Directions for this task: Output exactly the span of lines that begins at the line containing "# Drive pin: flush" and ends at the line containing "obj.matrix_world = Matrix.Identity(4)", both lines included.

Task material:

┄┄┄┄┄┄

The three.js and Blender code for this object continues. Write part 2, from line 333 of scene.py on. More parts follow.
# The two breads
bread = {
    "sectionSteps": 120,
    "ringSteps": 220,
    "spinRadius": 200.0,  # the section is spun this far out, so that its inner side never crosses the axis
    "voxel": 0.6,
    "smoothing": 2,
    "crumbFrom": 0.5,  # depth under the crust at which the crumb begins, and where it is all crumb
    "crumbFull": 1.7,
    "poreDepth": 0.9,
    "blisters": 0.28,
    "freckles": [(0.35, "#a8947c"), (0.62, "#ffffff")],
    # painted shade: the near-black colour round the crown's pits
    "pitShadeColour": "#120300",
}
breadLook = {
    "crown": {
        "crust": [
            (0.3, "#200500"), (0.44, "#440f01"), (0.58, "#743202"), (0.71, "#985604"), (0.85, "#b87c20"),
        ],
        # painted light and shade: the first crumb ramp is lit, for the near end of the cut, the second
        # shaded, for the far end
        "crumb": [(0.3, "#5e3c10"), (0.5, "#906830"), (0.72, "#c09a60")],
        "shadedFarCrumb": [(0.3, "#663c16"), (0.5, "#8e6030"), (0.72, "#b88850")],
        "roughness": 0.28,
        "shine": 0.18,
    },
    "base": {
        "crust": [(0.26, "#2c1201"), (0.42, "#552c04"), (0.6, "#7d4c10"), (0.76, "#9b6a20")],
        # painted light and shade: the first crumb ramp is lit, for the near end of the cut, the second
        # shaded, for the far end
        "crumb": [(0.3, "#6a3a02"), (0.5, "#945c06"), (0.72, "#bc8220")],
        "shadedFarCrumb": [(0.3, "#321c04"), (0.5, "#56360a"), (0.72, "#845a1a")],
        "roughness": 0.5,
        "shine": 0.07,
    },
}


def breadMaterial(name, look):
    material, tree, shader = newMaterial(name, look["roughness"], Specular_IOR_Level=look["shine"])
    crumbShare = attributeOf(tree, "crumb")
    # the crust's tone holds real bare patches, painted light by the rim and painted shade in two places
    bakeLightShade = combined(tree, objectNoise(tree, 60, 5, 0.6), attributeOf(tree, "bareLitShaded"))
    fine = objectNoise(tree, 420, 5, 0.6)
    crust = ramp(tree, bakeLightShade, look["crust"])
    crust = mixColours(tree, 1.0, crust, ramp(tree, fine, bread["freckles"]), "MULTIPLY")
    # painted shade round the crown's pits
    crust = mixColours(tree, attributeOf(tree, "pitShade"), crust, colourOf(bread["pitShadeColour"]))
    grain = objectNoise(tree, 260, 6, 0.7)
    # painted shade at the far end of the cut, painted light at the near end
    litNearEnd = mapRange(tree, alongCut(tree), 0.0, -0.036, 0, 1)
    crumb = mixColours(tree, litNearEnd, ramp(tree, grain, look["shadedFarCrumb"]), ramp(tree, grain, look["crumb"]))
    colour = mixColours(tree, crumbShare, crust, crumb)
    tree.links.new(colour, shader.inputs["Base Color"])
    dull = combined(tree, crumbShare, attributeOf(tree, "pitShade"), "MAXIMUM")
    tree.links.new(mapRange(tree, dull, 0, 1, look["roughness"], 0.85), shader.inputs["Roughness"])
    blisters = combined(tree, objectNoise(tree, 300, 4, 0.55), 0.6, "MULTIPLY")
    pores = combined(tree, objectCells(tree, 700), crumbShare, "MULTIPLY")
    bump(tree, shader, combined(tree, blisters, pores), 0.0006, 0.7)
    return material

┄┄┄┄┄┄

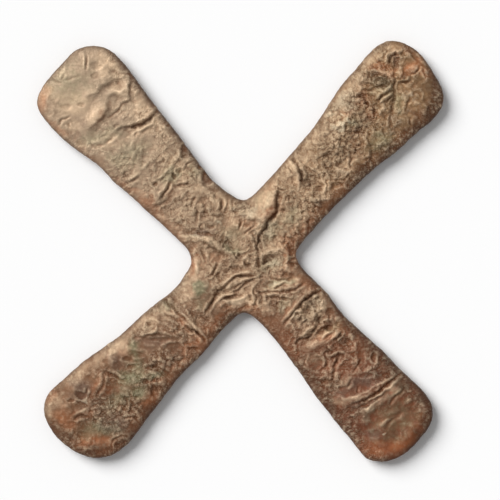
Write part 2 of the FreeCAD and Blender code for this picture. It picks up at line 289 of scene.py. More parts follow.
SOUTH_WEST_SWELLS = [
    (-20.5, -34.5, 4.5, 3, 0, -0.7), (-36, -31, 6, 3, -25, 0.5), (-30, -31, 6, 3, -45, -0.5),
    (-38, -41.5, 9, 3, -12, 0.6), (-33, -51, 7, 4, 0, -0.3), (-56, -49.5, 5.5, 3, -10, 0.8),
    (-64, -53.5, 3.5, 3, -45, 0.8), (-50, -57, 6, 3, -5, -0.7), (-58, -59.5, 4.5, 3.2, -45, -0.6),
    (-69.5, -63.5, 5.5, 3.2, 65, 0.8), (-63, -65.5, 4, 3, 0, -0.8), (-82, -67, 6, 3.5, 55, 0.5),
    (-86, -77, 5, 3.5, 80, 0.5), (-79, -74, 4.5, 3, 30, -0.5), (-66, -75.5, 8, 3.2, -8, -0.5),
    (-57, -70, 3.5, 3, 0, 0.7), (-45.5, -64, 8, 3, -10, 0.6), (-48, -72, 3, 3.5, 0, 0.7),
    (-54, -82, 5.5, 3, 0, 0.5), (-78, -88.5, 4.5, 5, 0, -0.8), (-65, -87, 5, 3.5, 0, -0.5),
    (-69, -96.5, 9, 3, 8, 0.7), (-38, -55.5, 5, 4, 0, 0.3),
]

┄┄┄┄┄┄

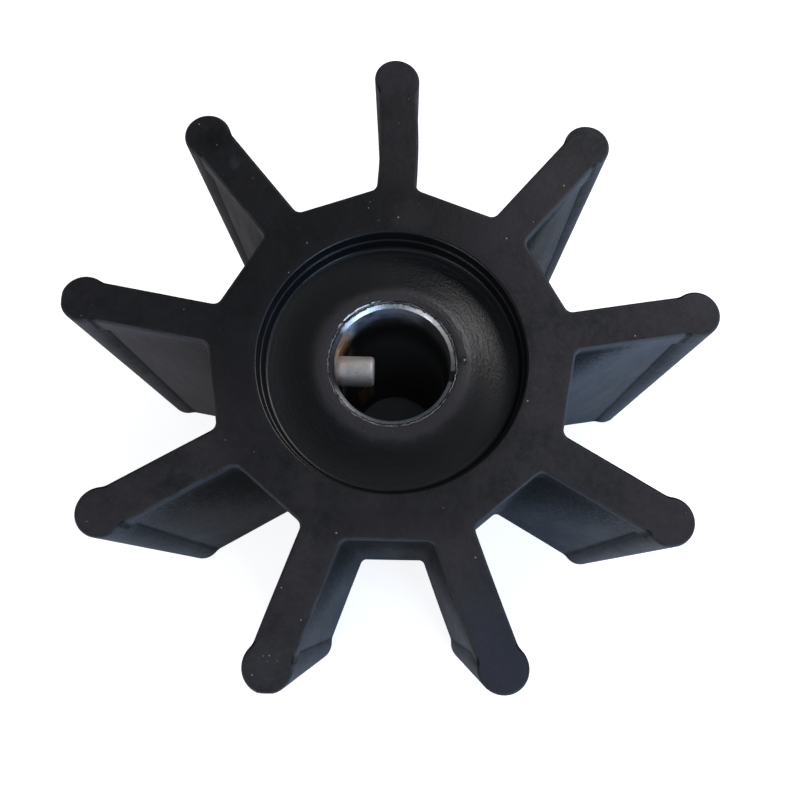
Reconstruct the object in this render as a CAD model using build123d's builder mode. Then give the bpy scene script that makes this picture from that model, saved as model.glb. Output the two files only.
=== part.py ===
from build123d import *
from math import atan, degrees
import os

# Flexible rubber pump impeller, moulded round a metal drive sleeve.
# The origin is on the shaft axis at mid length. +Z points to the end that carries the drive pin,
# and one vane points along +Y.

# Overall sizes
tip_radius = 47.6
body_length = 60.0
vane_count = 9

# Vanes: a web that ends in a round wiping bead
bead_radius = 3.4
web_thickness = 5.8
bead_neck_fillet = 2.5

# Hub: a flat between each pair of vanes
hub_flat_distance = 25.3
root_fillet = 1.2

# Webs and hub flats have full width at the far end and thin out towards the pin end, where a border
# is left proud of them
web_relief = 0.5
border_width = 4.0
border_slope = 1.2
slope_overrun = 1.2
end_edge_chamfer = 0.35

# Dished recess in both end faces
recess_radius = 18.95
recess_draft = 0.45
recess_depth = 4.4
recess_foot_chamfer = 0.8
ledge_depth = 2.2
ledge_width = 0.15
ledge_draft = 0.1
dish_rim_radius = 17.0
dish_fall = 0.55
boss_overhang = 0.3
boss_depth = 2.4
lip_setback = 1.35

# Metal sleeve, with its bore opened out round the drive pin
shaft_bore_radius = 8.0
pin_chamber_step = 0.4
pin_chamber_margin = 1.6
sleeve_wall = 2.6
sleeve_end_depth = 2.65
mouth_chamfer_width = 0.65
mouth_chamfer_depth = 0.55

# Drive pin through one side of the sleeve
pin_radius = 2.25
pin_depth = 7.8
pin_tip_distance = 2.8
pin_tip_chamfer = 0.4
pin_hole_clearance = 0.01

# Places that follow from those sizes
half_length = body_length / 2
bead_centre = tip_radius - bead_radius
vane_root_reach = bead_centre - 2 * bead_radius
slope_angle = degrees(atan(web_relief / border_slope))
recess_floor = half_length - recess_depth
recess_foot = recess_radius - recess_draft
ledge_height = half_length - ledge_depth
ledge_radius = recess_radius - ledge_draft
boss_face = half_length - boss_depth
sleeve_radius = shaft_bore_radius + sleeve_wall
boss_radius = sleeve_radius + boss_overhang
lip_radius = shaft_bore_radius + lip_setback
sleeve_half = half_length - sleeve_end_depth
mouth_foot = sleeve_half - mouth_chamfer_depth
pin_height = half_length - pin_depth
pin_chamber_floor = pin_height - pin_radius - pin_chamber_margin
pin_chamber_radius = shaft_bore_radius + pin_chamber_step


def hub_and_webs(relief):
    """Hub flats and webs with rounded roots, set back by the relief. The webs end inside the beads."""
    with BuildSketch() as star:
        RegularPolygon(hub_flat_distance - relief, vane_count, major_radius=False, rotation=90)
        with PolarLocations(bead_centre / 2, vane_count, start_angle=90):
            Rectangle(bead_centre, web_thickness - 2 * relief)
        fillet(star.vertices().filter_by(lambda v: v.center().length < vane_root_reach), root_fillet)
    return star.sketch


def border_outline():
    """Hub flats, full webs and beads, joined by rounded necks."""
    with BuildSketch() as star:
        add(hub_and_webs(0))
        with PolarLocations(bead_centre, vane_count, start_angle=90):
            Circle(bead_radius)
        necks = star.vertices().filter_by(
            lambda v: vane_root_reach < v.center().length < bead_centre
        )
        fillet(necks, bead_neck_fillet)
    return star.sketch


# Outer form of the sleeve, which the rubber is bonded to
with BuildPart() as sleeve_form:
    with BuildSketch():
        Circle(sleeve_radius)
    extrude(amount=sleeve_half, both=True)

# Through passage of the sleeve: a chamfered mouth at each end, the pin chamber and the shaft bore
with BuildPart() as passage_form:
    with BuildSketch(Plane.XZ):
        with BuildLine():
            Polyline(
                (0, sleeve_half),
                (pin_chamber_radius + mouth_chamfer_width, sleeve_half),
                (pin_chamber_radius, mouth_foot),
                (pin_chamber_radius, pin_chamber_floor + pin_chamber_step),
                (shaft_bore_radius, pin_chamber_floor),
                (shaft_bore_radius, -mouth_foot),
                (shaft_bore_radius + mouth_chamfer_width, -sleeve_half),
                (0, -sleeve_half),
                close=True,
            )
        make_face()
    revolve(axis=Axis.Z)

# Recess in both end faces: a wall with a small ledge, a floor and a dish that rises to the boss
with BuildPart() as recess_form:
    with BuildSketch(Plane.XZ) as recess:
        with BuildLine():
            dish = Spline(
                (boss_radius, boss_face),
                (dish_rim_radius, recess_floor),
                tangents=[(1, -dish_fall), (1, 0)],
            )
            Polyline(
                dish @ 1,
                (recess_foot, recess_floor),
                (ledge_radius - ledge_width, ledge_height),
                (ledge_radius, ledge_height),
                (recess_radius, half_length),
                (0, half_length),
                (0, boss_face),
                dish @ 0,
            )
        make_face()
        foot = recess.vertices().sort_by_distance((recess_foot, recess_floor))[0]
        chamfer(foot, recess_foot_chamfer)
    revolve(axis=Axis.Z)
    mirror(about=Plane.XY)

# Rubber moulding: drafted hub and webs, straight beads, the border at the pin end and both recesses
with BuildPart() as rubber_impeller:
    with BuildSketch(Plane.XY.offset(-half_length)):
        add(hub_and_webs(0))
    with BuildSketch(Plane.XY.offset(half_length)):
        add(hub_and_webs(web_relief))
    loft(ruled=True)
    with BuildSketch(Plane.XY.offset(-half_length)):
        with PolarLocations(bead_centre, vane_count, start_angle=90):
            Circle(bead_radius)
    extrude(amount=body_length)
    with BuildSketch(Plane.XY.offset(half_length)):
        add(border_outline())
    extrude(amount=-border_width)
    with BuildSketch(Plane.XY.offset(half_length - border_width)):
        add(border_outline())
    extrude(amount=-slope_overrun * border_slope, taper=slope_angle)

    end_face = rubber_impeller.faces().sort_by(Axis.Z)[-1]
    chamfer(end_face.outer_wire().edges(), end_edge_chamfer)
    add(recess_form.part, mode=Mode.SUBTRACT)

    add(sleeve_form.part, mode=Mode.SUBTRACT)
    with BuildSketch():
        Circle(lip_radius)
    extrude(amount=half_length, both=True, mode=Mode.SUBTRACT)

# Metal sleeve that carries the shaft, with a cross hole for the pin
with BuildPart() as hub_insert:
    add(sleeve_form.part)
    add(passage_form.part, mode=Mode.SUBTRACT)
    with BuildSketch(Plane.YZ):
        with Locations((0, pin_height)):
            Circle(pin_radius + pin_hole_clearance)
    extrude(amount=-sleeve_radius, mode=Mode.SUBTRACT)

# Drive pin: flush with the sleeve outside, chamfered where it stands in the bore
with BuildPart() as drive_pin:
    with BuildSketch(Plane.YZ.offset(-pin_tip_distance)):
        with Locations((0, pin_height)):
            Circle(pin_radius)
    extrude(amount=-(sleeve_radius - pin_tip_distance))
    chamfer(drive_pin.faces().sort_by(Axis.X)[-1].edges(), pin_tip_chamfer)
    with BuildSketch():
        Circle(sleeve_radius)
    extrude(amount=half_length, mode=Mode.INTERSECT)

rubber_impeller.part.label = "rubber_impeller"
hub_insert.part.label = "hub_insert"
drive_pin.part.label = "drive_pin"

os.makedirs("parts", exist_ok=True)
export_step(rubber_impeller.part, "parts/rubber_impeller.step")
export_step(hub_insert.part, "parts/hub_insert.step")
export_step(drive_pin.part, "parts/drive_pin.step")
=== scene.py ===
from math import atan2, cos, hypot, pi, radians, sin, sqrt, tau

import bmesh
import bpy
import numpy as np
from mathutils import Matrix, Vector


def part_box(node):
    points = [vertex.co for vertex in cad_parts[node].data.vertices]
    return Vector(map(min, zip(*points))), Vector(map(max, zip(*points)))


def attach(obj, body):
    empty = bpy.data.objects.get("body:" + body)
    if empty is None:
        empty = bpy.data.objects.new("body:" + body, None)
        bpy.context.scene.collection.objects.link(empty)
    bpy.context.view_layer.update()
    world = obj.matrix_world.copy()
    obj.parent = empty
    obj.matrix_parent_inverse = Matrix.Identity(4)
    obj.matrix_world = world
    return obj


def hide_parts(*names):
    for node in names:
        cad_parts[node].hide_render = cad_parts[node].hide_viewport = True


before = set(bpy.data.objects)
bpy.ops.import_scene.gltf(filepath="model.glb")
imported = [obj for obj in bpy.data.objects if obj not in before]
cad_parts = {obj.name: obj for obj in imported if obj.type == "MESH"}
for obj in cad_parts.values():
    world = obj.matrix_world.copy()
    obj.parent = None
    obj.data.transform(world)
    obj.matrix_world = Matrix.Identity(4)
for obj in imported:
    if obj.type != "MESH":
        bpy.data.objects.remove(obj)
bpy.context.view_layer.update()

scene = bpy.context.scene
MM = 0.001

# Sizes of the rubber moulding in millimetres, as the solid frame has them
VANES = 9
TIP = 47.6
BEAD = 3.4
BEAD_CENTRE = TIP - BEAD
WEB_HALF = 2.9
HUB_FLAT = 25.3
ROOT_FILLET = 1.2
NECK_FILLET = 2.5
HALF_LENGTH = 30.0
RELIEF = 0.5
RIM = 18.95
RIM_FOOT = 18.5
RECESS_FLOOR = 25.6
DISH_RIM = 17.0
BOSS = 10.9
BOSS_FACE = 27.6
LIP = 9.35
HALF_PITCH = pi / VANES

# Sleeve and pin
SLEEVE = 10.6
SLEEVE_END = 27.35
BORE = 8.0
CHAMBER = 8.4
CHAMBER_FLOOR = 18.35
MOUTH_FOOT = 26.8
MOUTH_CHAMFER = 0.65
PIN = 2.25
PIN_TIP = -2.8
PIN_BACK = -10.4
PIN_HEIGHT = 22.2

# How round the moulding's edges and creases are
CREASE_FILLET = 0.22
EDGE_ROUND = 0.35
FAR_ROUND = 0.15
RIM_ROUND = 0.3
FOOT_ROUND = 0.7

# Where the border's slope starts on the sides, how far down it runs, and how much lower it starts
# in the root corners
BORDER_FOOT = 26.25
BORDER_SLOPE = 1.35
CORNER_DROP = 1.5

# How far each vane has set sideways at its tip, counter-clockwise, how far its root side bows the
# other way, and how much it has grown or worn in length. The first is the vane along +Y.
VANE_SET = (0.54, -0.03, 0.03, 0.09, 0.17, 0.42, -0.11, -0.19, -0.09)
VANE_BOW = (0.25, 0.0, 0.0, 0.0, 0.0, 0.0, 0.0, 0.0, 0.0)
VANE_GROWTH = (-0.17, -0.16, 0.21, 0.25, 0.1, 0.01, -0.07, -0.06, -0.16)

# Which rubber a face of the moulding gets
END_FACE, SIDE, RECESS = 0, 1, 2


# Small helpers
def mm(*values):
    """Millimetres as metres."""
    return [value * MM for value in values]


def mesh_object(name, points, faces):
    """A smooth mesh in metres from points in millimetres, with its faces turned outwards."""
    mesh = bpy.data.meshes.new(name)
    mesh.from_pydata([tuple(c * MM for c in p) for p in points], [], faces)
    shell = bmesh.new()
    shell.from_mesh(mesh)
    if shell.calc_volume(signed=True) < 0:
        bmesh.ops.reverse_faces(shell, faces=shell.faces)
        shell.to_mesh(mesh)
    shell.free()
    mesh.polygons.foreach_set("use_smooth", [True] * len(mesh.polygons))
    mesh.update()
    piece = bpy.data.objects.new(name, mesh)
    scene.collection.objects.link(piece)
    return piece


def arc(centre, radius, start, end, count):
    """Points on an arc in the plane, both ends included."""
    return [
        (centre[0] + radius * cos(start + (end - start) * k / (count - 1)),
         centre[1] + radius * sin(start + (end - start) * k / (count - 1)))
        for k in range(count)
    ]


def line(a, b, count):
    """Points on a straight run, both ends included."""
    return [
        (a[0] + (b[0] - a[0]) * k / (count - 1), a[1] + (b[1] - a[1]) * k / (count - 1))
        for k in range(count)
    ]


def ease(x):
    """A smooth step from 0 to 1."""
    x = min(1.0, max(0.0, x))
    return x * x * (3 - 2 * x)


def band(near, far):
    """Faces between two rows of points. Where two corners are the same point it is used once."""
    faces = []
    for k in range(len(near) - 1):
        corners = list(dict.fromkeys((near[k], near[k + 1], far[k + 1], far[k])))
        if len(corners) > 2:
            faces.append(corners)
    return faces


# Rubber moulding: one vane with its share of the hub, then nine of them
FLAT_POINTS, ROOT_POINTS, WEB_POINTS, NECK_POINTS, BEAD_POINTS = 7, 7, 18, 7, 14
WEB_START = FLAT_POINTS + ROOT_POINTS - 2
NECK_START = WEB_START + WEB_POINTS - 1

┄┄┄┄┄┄

Problem solution:
# Drive pin: flush with the sleeve outside, chamfered where it stands in the bore
with BuildPart() as drive_pin:
    with BuildSketch(Plane.YZ.offset(-pin_tip_distance)):
        with Locations((0, pin_height)):
            Circle(pin_radius)
    extrude(amount=-(sleeve_radius - pin_tip_distance))
    chamfer(drive_pin.faces().sort_by(Axis.X)[-1].edges(), pin_tip_chamfer)
    with BuildSketch():
        Circle(sleeve_radius)
    extrude(amount=half_length, mode=Mode.INTERSECT)

rubber_impeller.part.label = "rubber_impeller"
hub_insert.part.label = "hub_insert"
drive_pin.part.label = "drive_pin"

os.makedirs("parts", exist_ok=True)
export_step(rubber_impeller.part, "parts/rubber_impeller.step")
export_step(hub_insert.part, "parts/hub_insert.step")
export_step(drive_pin.part, "parts/drive_pin.step")
=== scene.py ===
from math import atan2, cos, hypot, pi, radians, sin, sqrt, tau

import bmesh
import bpy
import numpy as np
from mathutils import Matrix, Vector


def part_box(node):
    points = [vertex.co for vertex in cad_parts[node].data.vertices]
    return Vector(map(min, zip(*points))), Vector(map(max, zip(*points)))


def attach(obj, body):
    empty = bpy.data.objects.get("body:" + body)
    if empty is None:
        empty = bpy.data.objects.new("body:" + body, None)
        bpy.context.scene.collection.objects.link(empty)
    bpy.context.view_layer.update()
    world = obj.matrix_world.copy()
    obj.parent = empty
    obj.matrix_parent_inverse = Matrix.Identity(4)
    obj.matrix_world = world
    return obj


def hide_parts(*names):
    for node in names:
        cad_parts[node].hide_render = cad_parts[node].hide_viewport = True


before = set(bpy.data.objects)
bpy.ops.import_scene.gltf(filepath="model.glb")
imported = [obj for obj in bpy.data.objects if obj not in before]
cad_parts = {obj.name: obj for obj in imported if obj.type == "MESH"}
for obj in cad_parts.values():
    world = obj.matrix_world.copy()
    obj.parent = None
    obj.data.transform(world)
    obj.matrix_world = Matrix.Identity(4)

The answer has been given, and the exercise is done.